Representative Tesher introduced HB 2 12 as an alternate route to split very large counties, saying the current petition route — signatures from one-fourth of a county’s registered voters — is impractical in counties like Salt Lake County. Under the first substitute the committee recommended, counties with populations over 1,000,000 could be the subject of a county split process initiated when petitioning municipalities that together represent at least one-third of the county’s population adopt triggering resolutions within the same calendar year.
The substitute requires those petitioning cities to fund a feasibility study that outlines likely costs, service impacts, and bond implications before the question is placed on a countywide ballot. Tesher said the study ensures voters have relevant fiscal information when deciding whether to split a county. He told the committee that Salt Lake County officials were consulted and the county is neutral on the bill.
Members pressed the sponsor on mechanics and safeguards. Representative Ward asked whether a split could produce more than two counties; Tesher said the statute contemplates a single split but a county could be split again later. Representative Dunnegan and others raised concerns about duplicated county offices and the fiscal effect on the remaining county, including how jail costs would be apportioned; Dunnegan said Salt Lake County’s jail costs are about $120,000,000 per year.
Committee members also asked about the treatment of existing bonded indebtedness and how obligations would be divided between successor counties. Tesher and supporters said the substitute triggers a feasibility study that would address bond division and other financial questions that the current petition pathway does not require. Representative Walter asked to consult municipal financial advisers before supporting a final floor recommendation.

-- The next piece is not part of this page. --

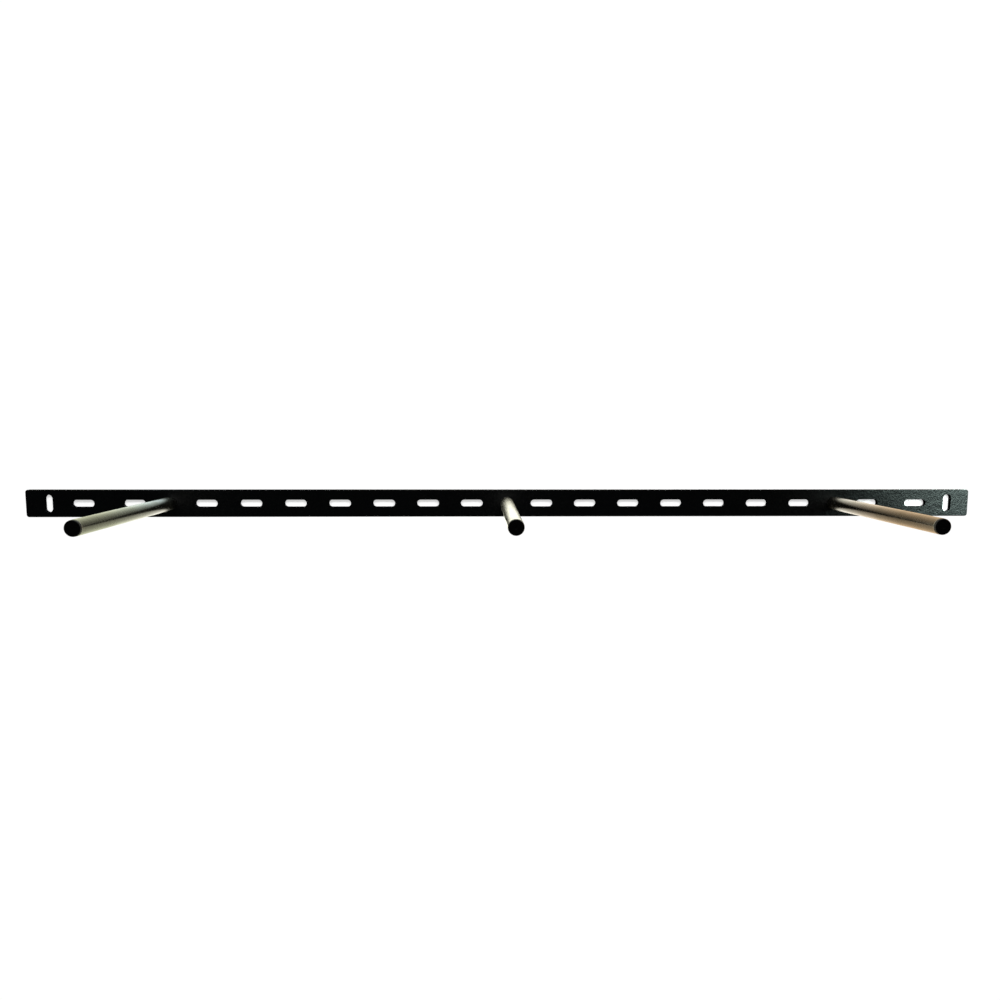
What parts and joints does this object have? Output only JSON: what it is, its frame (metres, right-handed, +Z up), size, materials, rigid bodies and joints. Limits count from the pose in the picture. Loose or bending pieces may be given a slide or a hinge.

After discussion, a committee member moved to adopt the first substitute; the committee approved the motion and then took a roll-call vote. The committee gave HB 2 12 (first substitute) a favorable recommendation by roll call, 8 to 4; the clerk recorded the no votes as Donegan, Fotisimanu, Walter, and Ward. The committee’s recommendation sends the bill to the next stage with sponsor and committee agreement that additional work on bond and indebtedness questions can continue before floor action.
The next procedural step is floor consideration; proponents and opponents signaled a willingness to continue refining bond-division language before that vote.